Yes I dont see why not
[/quote]

Umm... it's not my contest but if you're going to put up edited video you should have a clock in the frame or something.
Not trying to discourage anyone, it's just a thought.


----------



## slingshot_sniper (Feb 20, 2011)

hawk2009 said:


> 3 days left to go come on over 2000 members surely not all are camera shy.


Its not just that hawk I live in a very populated area so there are not that many places I can shoot safely,I'd have to carry my catch box three miles to have a chance at being secluded ,on top of that I live on the first floor and only have a 6x4 foot balcony







my range indoors is only 22 feet or so


----------



## hawk2009 (Dec 30, 2009)

Well I'm stunned so many people on this forum,Although having watched many you tube video's I suppose I should not be as those that do manage to post a video many never talk or show themselves. i never realised until now it's a small minority of people who have the courage to go through with it , I'm not having a go just surprised.


----------



## Master Sling (Nov 28, 2010)

Hey man I am editing the video!


----------



## slingshot_sniper (Feb 20, 2011)

hawk2009 said:


> Well I'm stunned so many people on this forum,Although having watched many you tube video's I suppose I should not be as those that do manage to post a video many never talk or show themselves. i never realised until now it's a small minority of people who have the courage to go through with it , I'm not having a go just surprised.


Well I'm not so surprised as you,for instance the contest you won recently was very hard
,so hard many here could not compete







also many better shooters would rather stay away and give people who may not have a chance to win, but they give them the chance anyway just my two cents


----------



## Ram (Jan 19, 2011)

I'd have been up for this one. Great idea for a contest- difficult but achievable. Couldn't get time to set up for it though.


----------



## Peresh (May 3, 2010)

I'll have my son 9 y.o. Arjun enter it. Hopefully we can make a video by tommorow.


----------



## hawk2009 (Dec 30, 2009)

slingshot_sniper said:


> Well I'm stunned so many people on this forum,Although having watched many you tube video's I suppose I should not be as those that do manage to post a video many never talk or show themselves. i never realised until now it's a small minority of people who have the courage to go through with it , I'm not having a go just surprised.

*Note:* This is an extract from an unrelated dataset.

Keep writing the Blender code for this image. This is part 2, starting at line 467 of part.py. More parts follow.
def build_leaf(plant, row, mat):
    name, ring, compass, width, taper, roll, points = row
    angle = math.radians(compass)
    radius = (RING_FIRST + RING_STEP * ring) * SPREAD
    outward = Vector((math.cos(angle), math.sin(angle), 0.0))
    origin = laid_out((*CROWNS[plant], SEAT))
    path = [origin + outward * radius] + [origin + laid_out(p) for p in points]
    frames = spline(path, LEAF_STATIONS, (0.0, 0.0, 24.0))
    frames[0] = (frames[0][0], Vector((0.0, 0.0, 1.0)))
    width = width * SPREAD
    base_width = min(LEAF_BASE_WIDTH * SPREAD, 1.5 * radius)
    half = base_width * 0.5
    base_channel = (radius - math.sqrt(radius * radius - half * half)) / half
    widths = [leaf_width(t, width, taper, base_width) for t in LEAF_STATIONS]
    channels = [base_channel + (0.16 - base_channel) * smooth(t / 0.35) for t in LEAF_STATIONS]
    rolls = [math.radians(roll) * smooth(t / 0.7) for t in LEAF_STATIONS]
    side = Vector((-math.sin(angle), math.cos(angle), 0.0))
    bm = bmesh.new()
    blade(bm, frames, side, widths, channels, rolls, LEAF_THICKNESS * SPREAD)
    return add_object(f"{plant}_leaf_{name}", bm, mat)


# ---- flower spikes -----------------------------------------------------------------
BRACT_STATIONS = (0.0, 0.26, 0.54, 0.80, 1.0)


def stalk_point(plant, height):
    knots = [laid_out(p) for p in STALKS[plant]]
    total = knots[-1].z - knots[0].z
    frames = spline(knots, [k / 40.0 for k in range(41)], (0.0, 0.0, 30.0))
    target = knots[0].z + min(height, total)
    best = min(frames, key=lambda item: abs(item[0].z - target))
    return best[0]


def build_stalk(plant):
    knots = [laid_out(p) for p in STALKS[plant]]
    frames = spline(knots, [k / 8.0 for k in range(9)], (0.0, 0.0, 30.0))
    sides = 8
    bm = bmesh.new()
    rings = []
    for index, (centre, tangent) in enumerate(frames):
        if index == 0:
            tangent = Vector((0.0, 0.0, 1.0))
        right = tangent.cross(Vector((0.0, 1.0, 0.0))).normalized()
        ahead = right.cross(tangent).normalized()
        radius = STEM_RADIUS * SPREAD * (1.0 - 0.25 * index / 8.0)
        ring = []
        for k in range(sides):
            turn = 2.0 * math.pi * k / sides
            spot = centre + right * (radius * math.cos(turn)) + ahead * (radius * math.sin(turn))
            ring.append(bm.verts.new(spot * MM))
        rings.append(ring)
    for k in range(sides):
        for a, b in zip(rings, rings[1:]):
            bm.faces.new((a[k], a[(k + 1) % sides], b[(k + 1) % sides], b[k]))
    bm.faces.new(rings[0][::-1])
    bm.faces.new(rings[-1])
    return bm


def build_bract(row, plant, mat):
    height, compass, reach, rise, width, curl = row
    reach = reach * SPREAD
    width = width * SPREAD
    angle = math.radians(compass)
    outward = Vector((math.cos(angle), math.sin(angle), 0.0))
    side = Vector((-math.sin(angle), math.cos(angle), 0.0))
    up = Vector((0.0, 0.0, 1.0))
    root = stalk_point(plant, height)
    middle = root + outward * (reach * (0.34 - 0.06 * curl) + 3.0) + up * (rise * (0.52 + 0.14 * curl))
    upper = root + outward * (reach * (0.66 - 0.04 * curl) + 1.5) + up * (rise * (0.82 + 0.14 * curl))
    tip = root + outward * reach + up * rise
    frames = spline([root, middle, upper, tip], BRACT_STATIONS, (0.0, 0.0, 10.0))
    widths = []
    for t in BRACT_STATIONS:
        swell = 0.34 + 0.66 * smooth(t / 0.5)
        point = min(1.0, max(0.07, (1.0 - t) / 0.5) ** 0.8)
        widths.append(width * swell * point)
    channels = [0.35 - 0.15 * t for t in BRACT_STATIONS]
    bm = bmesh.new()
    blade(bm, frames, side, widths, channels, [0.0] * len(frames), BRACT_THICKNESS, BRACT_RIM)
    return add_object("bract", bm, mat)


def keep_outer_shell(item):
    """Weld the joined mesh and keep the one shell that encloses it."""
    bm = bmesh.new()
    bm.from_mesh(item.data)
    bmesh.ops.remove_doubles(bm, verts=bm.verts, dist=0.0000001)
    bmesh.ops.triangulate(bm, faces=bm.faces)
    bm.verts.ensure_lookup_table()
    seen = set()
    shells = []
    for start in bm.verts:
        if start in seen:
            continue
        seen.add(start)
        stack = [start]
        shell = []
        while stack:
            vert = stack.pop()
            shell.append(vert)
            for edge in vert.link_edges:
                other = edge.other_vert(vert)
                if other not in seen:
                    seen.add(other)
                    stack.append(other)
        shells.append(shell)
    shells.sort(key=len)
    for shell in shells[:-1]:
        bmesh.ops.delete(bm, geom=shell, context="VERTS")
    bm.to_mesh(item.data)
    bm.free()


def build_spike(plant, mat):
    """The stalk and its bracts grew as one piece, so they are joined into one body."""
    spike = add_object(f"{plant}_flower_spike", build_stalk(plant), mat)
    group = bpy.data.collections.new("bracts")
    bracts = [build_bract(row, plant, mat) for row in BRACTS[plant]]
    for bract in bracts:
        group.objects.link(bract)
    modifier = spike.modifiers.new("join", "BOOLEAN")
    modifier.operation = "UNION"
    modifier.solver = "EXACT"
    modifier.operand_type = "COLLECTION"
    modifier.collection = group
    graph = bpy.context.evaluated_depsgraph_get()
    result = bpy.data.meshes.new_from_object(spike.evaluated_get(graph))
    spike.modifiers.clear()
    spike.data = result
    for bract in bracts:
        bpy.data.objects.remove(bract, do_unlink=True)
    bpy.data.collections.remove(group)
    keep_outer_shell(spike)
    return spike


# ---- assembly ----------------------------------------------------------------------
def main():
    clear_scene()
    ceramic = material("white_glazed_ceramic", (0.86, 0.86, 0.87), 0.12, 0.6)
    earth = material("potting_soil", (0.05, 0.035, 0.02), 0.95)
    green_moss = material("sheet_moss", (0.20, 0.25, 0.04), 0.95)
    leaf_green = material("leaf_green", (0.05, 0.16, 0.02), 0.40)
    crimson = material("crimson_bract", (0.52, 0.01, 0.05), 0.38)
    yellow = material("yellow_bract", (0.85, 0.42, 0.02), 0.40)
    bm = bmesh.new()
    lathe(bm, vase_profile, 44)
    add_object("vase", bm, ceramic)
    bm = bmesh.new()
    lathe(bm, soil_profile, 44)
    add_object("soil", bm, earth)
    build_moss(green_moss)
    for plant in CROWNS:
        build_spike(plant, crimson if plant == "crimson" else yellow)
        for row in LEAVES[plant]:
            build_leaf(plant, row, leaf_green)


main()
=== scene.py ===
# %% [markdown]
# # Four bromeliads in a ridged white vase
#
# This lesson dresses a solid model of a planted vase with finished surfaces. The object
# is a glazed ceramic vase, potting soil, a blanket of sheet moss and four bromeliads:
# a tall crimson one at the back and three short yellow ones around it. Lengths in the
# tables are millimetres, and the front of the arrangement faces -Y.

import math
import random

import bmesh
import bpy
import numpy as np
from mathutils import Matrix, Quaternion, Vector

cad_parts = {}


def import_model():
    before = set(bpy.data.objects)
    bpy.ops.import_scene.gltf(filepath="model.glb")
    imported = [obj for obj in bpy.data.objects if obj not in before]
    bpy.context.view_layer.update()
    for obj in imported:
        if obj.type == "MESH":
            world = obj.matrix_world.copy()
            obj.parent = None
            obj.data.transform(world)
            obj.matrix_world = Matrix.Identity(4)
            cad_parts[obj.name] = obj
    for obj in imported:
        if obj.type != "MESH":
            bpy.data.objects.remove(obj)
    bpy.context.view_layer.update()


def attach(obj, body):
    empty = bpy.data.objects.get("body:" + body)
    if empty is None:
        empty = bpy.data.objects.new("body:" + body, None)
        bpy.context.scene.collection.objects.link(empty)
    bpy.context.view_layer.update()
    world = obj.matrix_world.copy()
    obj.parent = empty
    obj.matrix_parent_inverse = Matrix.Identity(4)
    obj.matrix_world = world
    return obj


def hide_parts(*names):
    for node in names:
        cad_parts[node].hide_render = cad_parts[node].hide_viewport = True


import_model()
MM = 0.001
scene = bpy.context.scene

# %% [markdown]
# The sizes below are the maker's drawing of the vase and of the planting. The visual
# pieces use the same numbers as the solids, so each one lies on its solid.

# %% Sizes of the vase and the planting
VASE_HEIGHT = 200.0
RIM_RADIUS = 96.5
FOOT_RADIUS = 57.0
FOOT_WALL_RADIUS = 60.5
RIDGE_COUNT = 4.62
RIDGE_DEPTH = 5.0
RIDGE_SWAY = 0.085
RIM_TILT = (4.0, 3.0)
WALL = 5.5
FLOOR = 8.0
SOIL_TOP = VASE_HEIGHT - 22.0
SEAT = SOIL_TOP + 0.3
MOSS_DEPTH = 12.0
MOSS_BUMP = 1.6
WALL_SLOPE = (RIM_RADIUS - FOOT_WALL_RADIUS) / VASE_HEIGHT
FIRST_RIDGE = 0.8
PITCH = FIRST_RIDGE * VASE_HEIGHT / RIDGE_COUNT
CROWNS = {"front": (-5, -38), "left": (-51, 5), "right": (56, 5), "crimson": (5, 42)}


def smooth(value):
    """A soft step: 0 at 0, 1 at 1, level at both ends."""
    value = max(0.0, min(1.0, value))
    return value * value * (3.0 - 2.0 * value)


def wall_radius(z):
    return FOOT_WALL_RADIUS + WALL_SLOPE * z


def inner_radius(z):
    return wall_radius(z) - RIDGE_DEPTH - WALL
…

Well I'm not so surprised as you,for instance the contest you won recently was very hard
,so hard many here could not compete







also many better shooters would rather stay away and give people who may not have a chance to win, but they give them the chance anyway just my two cents








[/quote]

The comp John ran was a difficult one only someone who worked hard at it stood a chance of doing it,knowing your slingshot and what ammo to use as you could see from my first entry one card split using 9.5mm steel, I knew it would not have the speed needed to swiftly cut through more and knew to compete against those using theraband gold was to use heavier ammo.again you could see the difference on my next entry 
, nothing wrong the comp Johns was to find shooters with a fairly high skill level. The one I'm running is not that hard to do but if you want to win you have to put in the practice and know your slingshot, I have not been shooting slingshots for very long 0ne year and seven months to be precise, unlike some who have been shooting for years I would say i'm still a novice wouldn't you,A novice who put in the work required to win.


----------



## M.J (Nov 1, 2010)

hawk2009 said:


> The one I'm running is not that hard to do but if you want to win you have to put in the practice and know your slingshot, I have not been shooting slingshots for very long 0ne year and seven months to be precise, unlike some who have been shooting for years I would say i'm still a novice wouldn't you,A novice who put in the work required to win.


Same here, been shooting 7 months or so, but I shoot every day and have gotten much better because of it. And I still consider my self a novice as well. I strive to be as good as you and John and Bill Hays and all the rest on here that are the really tremendous shooters and I feel that with practice I can get there someday.


----------



## hawk2009 (Dec 30, 2009)

Master Sling said:


> I'll have my son 9 y.o. Arjun enter it. Hopefully we can make a video by tommorow.


One hour and five minutes to go you need to be quick.


----------



## hawk2009 (Dec 30, 2009)

Comps over M.j. wins send me a p.m with your name and address so I can post to you it will take a couple of weeks to get their.


----------



## M.J (Nov 1, 2010)

hawk2009 said:


> Comps over M.j. wins send me a p.m with your name and address so I can post to you it will take a couple of weeks to get their.


Yea!
Thanks Hawk!
PM on the way.


----------



## NoSugarRob (Jun 3, 2010)

well done that man


----------



## Master Sling (Nov 28, 2010)

The rules say 6pm!


----------



## BaneofSmallGame (Sep 22, 2010)

> The rules say 6pm!


He's in the UK my friend, different time zone, you always have to check on that on an international forum.....

Did you have a video beating his 10 for 11 shooting though? I would be bummed if I were you too if so.... but what are you gonna do, there is always next time, otherwise be happy for MJ!!!!









Cheers - John


----------



## Master Sling (Nov 28, 2010)

Dang it! Congrats MJ







Regards MS


----------



## hawk2009 (Dec 30, 2009)

Master Sling said:


> Dang it! Congrats MJ
> 
> 
> 
> ...


I do state 6pm uk time in the post.


----------



## ArjunD (Apr 4, 2011)

I'm late an hour. By the time I got back from shooting, time was up. I didn't do good anyway. It was one of those bad shooting days...







I shoot better than this, don't know what happened.

Well anyways here is my video - 3 shots out of 10









Congrats to the guy who won! Next time I'll do better.

Arjun


----------